### Stated problem
Copy exactly the lines of the material below that run from the one containing "add('closure_strap', 'smooth_leather', closureStrap(hand));" through the one containing "points = [vertex.co". Copy no other lines.

### Recorded information
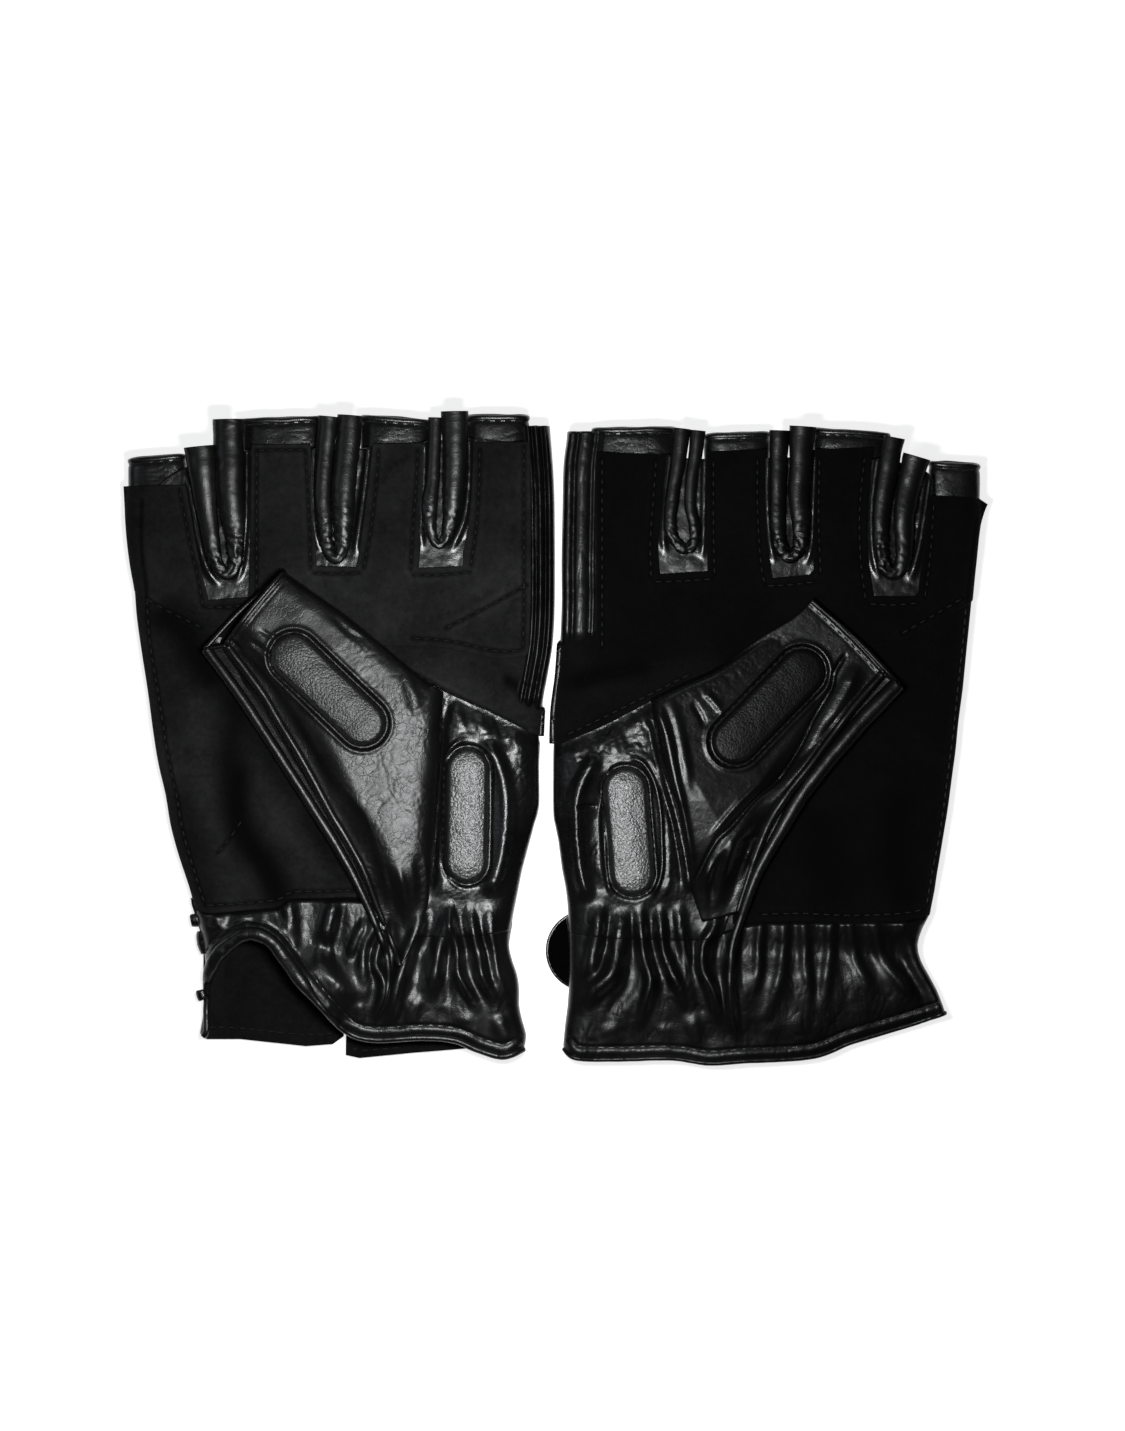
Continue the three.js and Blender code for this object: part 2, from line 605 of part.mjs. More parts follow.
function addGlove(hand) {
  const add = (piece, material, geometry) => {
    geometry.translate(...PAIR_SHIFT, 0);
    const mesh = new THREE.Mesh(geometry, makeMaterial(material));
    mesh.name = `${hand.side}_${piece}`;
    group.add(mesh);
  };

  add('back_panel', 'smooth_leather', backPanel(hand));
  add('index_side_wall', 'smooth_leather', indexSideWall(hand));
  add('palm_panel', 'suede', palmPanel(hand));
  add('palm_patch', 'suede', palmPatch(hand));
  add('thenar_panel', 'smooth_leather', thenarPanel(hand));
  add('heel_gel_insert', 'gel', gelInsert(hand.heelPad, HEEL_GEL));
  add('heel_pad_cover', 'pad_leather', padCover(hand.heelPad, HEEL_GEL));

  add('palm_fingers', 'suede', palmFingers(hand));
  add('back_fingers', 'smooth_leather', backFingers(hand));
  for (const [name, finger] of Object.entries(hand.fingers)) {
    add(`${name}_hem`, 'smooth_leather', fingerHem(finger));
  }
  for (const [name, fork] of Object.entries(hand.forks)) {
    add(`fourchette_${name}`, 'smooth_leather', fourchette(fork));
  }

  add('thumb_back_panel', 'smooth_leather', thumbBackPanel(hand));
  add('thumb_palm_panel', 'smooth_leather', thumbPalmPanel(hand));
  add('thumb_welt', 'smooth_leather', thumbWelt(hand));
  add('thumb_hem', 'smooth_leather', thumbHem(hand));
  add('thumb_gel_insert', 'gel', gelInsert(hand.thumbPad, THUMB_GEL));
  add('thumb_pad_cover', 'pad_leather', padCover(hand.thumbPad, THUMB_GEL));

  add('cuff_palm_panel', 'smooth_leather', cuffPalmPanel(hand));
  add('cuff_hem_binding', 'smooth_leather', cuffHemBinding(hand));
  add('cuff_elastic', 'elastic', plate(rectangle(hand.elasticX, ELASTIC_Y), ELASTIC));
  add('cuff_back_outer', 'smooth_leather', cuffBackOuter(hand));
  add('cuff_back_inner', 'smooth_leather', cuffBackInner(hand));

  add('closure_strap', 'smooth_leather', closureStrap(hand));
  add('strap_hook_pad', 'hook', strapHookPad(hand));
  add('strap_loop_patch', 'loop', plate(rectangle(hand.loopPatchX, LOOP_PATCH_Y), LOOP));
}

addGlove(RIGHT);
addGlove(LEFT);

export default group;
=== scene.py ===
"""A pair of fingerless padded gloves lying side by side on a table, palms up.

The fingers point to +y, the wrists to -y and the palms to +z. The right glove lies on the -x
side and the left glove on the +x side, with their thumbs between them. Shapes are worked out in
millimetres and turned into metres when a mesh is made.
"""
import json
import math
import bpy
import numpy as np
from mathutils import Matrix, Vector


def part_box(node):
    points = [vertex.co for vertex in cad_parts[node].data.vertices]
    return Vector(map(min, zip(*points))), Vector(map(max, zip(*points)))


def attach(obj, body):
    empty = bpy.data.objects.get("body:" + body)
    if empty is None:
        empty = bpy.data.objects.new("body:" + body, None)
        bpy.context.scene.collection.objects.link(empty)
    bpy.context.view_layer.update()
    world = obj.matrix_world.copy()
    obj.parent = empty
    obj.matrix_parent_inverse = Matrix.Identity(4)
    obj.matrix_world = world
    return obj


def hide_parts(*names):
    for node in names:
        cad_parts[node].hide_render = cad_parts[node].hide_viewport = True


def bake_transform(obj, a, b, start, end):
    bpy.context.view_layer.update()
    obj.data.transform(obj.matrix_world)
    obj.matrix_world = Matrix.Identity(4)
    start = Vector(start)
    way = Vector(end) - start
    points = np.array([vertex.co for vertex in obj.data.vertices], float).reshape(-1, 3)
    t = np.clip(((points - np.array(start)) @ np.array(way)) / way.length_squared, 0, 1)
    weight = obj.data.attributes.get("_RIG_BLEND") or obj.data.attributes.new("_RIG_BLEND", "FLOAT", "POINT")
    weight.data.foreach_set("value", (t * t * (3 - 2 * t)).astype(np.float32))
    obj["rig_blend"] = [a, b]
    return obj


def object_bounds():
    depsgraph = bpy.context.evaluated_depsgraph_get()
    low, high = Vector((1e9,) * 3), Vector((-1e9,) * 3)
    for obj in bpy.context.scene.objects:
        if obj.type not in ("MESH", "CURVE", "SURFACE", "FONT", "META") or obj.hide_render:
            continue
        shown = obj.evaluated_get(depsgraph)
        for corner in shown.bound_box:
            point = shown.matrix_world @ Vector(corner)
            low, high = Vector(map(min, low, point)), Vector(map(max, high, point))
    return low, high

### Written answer
  add('closure_strap', 'smooth_leather', closureStrap(hand));
  add('strap_hook_pad', 'hook', strapHookPad(hand));
  add('strap_loop_patch', 'loop', plate(rectangle(hand.loopPatchX, LOOP_PATCH_Y), LOOP));
}

addGlove(RIGHT);
addGlove(LEFT);

export default group;
=== scene.py ===
"""A pair of fingerless padded gloves lying side by side on a table, palms up.

The fingers point to +y, the wrists to -y and the palms to +z. The right glove lies on the -x
side and the left glove on the +x side, with their thumbs between them. Shapes are worked out in
millimetres and turned into metres when a mesh is made.
"""
import json
import math
import bpy
import numpy as np
from mathutils import Matrix, Vector


def part_box(node):
    points = [vertex.co for vertex in cad_parts[node].data.vertices]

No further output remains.